_Set problem_
Output an exact reproduction of the data.

_Provided material_
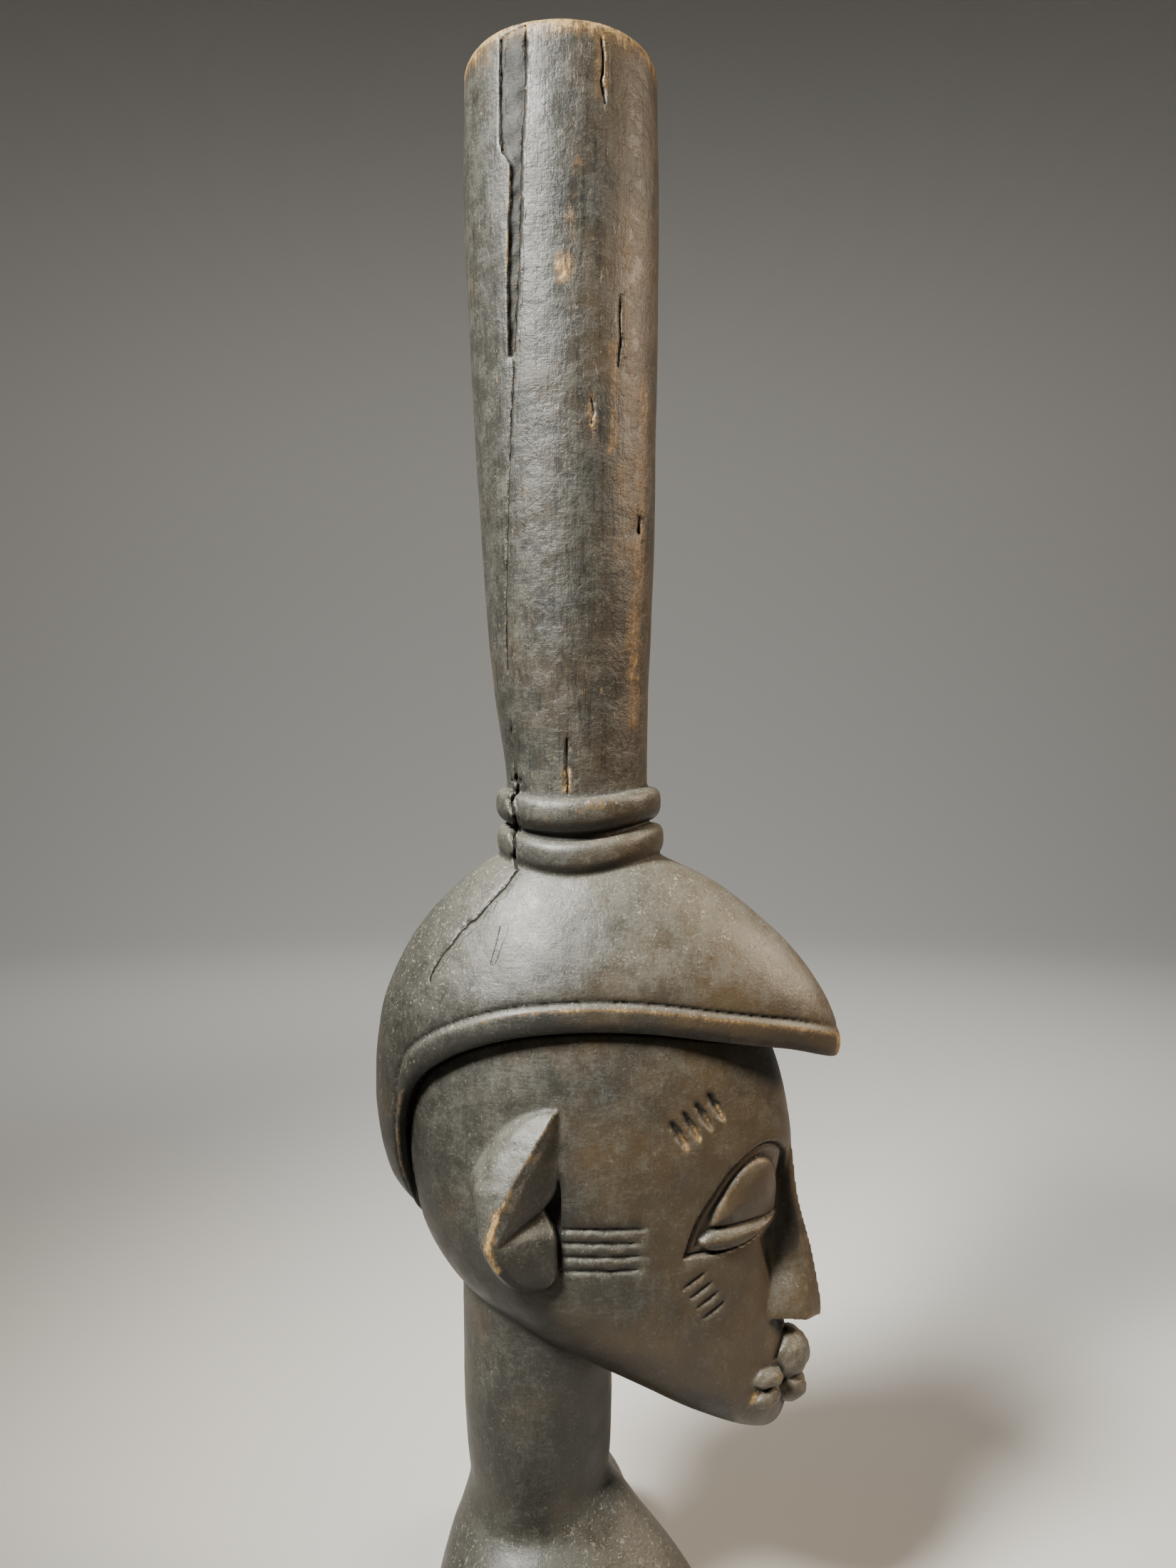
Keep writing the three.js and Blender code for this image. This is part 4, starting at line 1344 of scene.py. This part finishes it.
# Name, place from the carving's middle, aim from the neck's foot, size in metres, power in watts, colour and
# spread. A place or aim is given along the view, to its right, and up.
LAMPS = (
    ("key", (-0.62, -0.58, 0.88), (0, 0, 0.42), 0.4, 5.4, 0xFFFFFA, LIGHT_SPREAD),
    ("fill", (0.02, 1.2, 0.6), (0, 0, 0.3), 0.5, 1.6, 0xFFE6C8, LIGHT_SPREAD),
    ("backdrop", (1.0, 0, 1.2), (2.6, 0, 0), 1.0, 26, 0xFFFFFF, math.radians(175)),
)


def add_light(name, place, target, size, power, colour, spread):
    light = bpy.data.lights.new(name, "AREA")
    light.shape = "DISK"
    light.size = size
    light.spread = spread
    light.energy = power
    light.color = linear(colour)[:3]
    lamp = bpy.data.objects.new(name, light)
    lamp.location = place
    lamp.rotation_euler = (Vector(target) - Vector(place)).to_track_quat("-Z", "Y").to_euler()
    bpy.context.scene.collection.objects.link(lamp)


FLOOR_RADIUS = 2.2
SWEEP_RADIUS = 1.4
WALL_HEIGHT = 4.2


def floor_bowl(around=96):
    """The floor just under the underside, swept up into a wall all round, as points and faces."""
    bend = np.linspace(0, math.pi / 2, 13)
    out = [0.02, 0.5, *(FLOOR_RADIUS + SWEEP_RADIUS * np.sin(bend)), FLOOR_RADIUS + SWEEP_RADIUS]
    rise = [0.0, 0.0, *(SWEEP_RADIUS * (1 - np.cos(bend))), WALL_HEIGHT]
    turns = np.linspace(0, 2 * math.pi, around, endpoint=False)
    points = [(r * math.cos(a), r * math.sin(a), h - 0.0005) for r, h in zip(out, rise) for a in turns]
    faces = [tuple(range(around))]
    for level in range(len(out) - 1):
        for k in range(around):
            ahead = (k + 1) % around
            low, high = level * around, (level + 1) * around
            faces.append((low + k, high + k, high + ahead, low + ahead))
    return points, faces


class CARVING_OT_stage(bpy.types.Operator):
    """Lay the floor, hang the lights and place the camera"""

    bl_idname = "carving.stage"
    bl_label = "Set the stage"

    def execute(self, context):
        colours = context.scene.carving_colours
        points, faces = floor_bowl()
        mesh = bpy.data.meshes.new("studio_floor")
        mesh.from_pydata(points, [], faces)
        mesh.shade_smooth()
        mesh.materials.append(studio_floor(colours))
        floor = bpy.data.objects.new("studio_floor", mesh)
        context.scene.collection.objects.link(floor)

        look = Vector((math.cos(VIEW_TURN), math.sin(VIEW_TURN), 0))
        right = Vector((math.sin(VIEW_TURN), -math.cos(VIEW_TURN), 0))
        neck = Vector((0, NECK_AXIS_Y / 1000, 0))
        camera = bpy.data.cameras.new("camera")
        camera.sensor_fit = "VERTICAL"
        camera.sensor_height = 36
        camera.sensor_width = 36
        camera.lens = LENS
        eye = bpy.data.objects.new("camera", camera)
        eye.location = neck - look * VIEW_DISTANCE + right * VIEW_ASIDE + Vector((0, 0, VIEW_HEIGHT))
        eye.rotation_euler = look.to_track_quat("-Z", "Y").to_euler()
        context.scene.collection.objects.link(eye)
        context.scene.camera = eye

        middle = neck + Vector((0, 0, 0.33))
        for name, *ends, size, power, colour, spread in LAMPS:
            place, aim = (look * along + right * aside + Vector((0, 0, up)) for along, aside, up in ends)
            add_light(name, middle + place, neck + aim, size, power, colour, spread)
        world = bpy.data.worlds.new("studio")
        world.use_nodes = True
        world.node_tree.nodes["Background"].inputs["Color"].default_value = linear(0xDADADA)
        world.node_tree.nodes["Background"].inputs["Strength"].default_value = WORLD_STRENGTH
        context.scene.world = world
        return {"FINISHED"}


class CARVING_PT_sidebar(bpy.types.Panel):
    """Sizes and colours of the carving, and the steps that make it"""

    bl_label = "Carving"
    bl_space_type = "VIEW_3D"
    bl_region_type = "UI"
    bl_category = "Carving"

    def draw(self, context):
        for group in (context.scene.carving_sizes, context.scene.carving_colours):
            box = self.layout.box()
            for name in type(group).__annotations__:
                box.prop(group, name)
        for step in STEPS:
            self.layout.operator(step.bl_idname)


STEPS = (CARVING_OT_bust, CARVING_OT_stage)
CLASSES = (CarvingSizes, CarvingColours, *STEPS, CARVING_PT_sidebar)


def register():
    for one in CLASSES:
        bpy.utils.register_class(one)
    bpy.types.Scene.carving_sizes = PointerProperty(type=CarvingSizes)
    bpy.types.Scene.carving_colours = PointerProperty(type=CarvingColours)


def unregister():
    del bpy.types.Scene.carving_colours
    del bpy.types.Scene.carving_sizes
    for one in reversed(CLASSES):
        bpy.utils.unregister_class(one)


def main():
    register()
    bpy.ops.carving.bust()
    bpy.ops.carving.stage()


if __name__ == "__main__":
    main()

_Task solution_
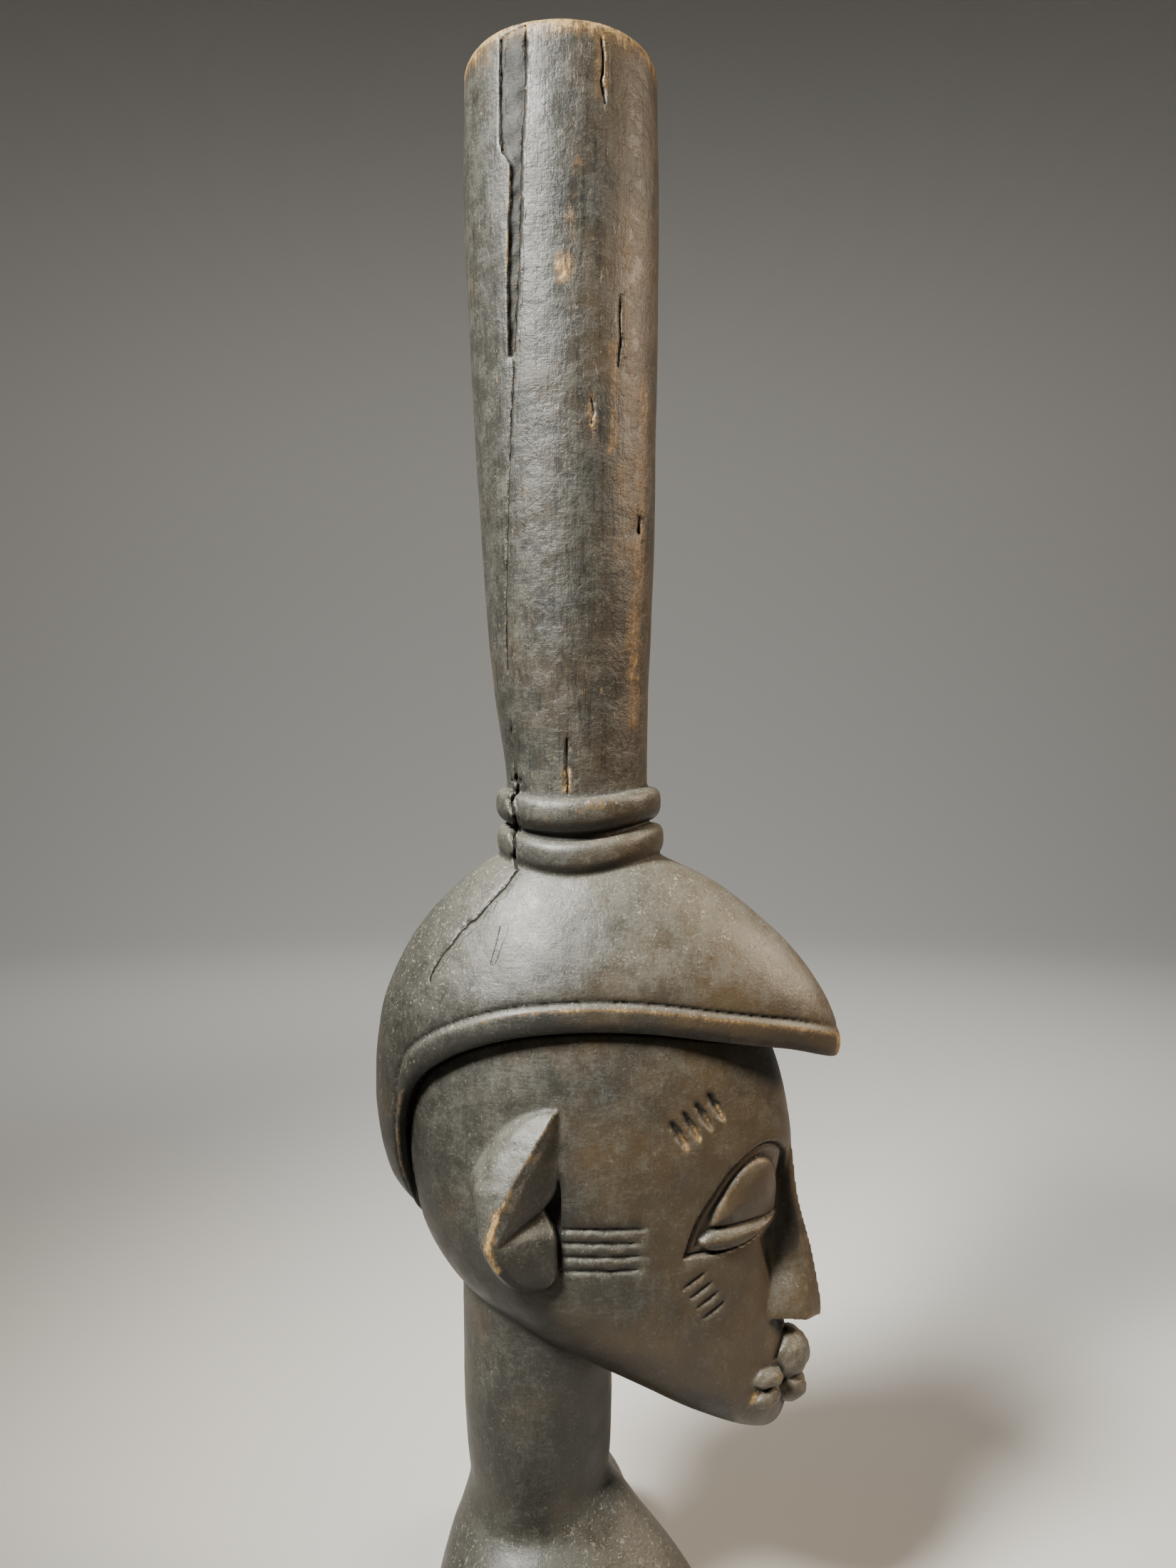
Keep writing the three.js and Blender code for this image. This is part 4, starting at line 1344 of scene.py. This part finishes it.
# Name, place from the carving's middle, aim from the neck's foot, size in metres, power in watts, colour and
# spread. A place or aim is given along the view, to its right, and up.
LAMPS = (
    ("key", (-0.62, -0.58, 0.88), (0, 0, 0.42), 0.4, 5.4, 0xFFFFFA, LIGHT_SPREAD),
    ("fill", (0.02, 1.2, 0.6), (0, 0, 0.3), 0.5, 1.6, 0xFFE6C8, LIGHT_SPREAD),
    ("backdrop", (1.0, 0, 1.2), (2.6, 0, 0), 1.0, 26, 0xFFFFFF, math.radians(175)),
)


def add_light(name, place, target, size, power, colour, spread):
    light = bpy.data.lights.new(name, "AREA")
    light.shape = "DISK"
    light.size = size
    light.spread = spread
    light.energy = power
    light.color = linear(colour)[:3]
    lamp = bpy.data.objects.new(name, light)
    lamp.location = place
    lamp.rotation_euler = (Vector(target) - Vector(place)).to_track_quat("-Z", "Y").to_euler()
    bpy.context.scene.collection.objects.link(lamp)


FLOOR_RADIUS = 2.2
SWEEP_RADIUS = 1.4
WALL_HEIGHT = 4.2


def floor_bowl(around=96):
    """The floor just under the underside, swept up into a wall all round, as points and faces."""
    bend = np.linspace(0, math.pi / 2, 13)
    out = [0.02, 0.5, *(FLOOR_RADIUS + SWEEP_RADIUS * np.sin(bend)), FLOOR_RADIUS + SWEEP_RADIUS]
    rise = [0.0, 0.0, *(SWEEP_RADIUS * (1 - np.cos(bend))), WALL_HEIGHT]
    turns = np.linspace(0, 2 * math.pi, around, endpoint=False)
    points = [(r * math.cos(a), r * math.sin(a), h - 0.0005) for r, h in zip(out, rise) for a in turns]
    faces = [tuple(range(around))]
    for level in range(len(out) - 1):
        for k in range(around):
            ahead = (k + 1) % around
            low, high = level * around, (level + 1) * around
            faces.append((low + k, high + k, high + ahead, low + ahead))
    return points, faces


class CARVING_OT_stage(bpy.types.Operator):
    """Lay the floor, hang the lights and place the camera"""

    bl_idname = "carving.stage"
    bl_label = "Set the stage"

    def execute(self, context):
        colours = context.scene.carving_colours
        points, faces = floor_bowl()
        mesh = bpy.data.meshes.new("studio_floor")
        mesh.from_pydata(points, [], faces)
        mesh.shade_smooth()
        mesh.materials.append(studio_floor(colours))
        floor = bpy.data.objects.new("studio_floor", mesh)
        context.scene.collection.objects.link(floor)

        look = Vector((math.cos(VIEW_TURN), math.sin(VIEW_TURN), 0))
        right = Vector((math.sin(VIEW_TURN), -math.cos(VIEW_TURN), 0))
        neck = Vector((0, NECK_AXIS_Y / 1000, 0))
        camera = bpy.data.cameras.new("camera")
        camera.sensor_fit = "VERTICAL"
        camera.sensor_height = 36
        camera.sensor_width = 36
        camera.lens = LENS
        eye = bpy.data.objects.new("camera", camera)
        eye.location = neck - look * VIEW_DISTANCE + right * VIEW_ASIDE + Vector((0, 0, VIEW_HEIGHT))
        eye.rotation_euler = look.to_track_quat("-Z", "Y").to_euler()
        context.scene.collection.objects.link(eye)
        context.scene.camera = eye

        middle = neck + Vector((0, 0, 0.33))
        for name, *ends, size, power, colour, spread in LAMPS:
            place, aim = (look * along + right * aside + Vector((0, 0, up)) for along, aside, up in ends)
            add_light(name, middle + place, neck + aim, size, power, colour, spread)
        world = bpy.data.worlds.new("studio")
        world.use_nodes = True
        world.node_tree.nodes["Background"].inputs["Color"].default_value = linear(0xDADADA)
        world.node_tree.nodes["Background"].inputs["Strength"].default_value = WORLD_STRENGTH
        context.scene.world = world
        return {"FINISHED"}


class CARVING_PT_sidebar(bpy.types.Panel):
    """Sizes and colours of the carving, and the steps that make it"""

    bl_label = "Carving"
    bl_space_type = "VIEW_3D"
    bl_region_type = "UI"
    bl_category = "Carving"

    def draw(self, context):
        for group in (context.scene.carving_sizes, context.scene.carving_colours):
            box = self.layout.box()
            for name in type(group).__annotations__:
                box.prop(group, name)
        for step in STEPS:
            self.layout.operator(step.bl_idname)


STEPS = (CARVING_OT_bust, CARVING_OT_stage)
CLASSES = (CarvingSizes, CarvingColours, *STEPS, CARVING_PT_sidebar)


def register():
    for one in CLASSES:
        bpy.utils.register_class(one)
    bpy.types.Scene.carving_sizes = PointerProperty(type=CarvingSizes)
    bpy.types.Scene.carving_colours = PointerProperty(type=CarvingColours)


def unregister():
    del bpy.types.Scene.carving_colours
    del bpy.types.Scene.carving_sizes
    for one in reversed(CLASSES):
        bpy.utils.unregister_class(one)


def main():
    register()
    bpy.ops.carving.bust()
    bpy.ops.carving.stage()


if __name__ == "__main__":
    main()